**Problem requirements:** The lines to extract run from the first line of the entries through the line that contains "it rests on."; reproduce exactly those lines and no others.

**Data section:**
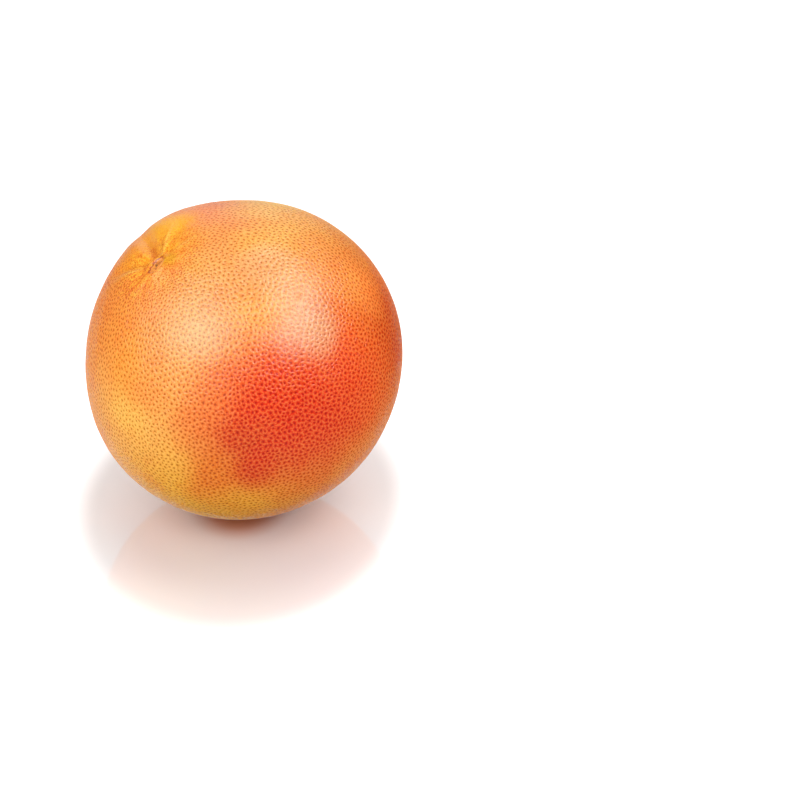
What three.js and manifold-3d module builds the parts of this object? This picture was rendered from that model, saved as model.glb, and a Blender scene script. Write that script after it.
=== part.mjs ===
// A whole picked grapefruit, lying on a small flat spot with its stem scar leaning up to one side.
// Millimetres, +Z up. The origin is the centre of the flat spot that it rests on.

import * as THREE from 'three';
import { mergeVertices } from 'three/addons/utils/BufferGeometryUtils.js';
import Module from 'manifold-3d';

const wasm = await Module();
wasm.setup();

const deg = THREE.MathUtils.degToRad;

// Driving dimensions of the fruit about its own stem axis.
const equatorDiameter = 112;
const polarHeight = 107.5;
const equatorRadius = equatorDiameter / 2;
const polarRadius = polarHeight / 2;

// How the fruit lies: the stem axis leans from the vertical, toward a heading measured from +X to +Y.
const stemLean = deg(37);
const stemHeading = deg(215);
const flatSpotDepth = 0.85;

// Mesh fineness: cells round the stem axis, rings from stem to blossom end, and how far the rings
// crowd toward both ends, where the scar, the furrows and the blossom end need them.
const cellsAround = 80;
const ringsAlong = 52;
const ringCrowding = 0.7;

// Scar left by the stalk: a shallow oval dish with a low rim, its long side down the lean.
const scar = { halfLength: 3.7, halfWidth: 2.6, turn: deg(10), depth: 0.8, rimHeight: 0.25, rimWidth: 0.9 };

// The skin sinks a little round the scar. At the blossom end it sinks into a shallow dimple with the
// small scar of the style at its middle.
const stemHollow = { depth: 0.5, reach: 9 };
const blossomDimple = { depth: 0.9, reach: 11 };
const styleScar = { depth: 0.35, reach: 1.8 };

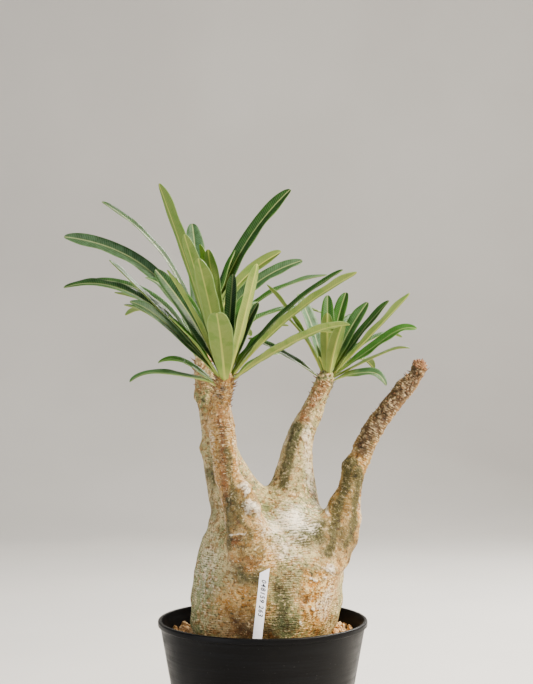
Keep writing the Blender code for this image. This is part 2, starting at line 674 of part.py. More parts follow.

**Result of the exercise:**
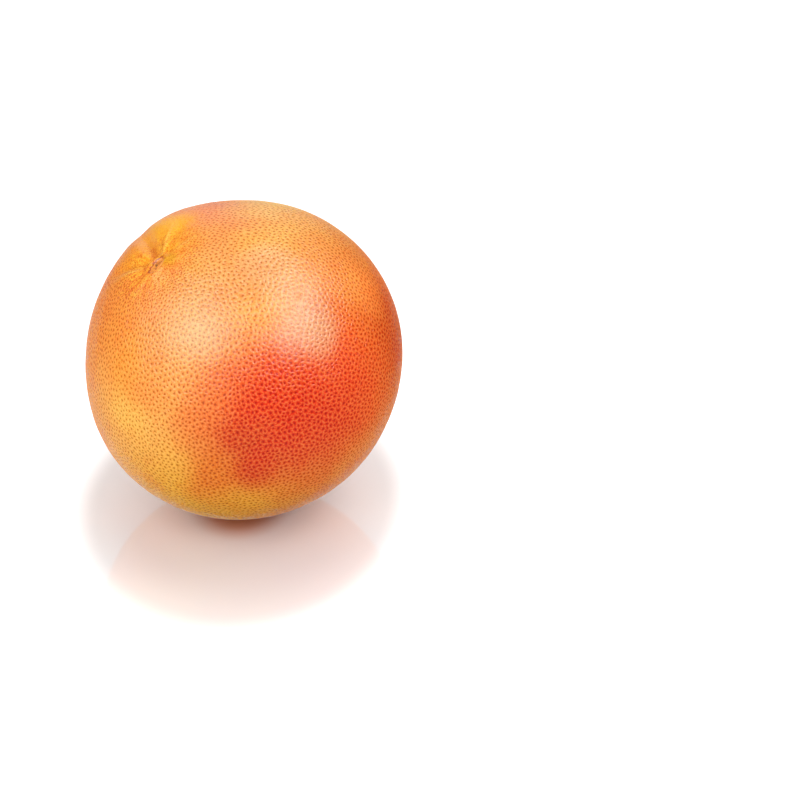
What three.js and manifold-3d module builds the parts of this object? This picture was rendered from that model, saved as model.glb, and a Blender scene script. Write that script after it.
=== part.mjs ===
// A whole picked grapefruit, lying on a small flat spot with its stem scar leaning up to one side.
// Millimetres, +Z up. The origin is the centre of the flat spot that it rests on.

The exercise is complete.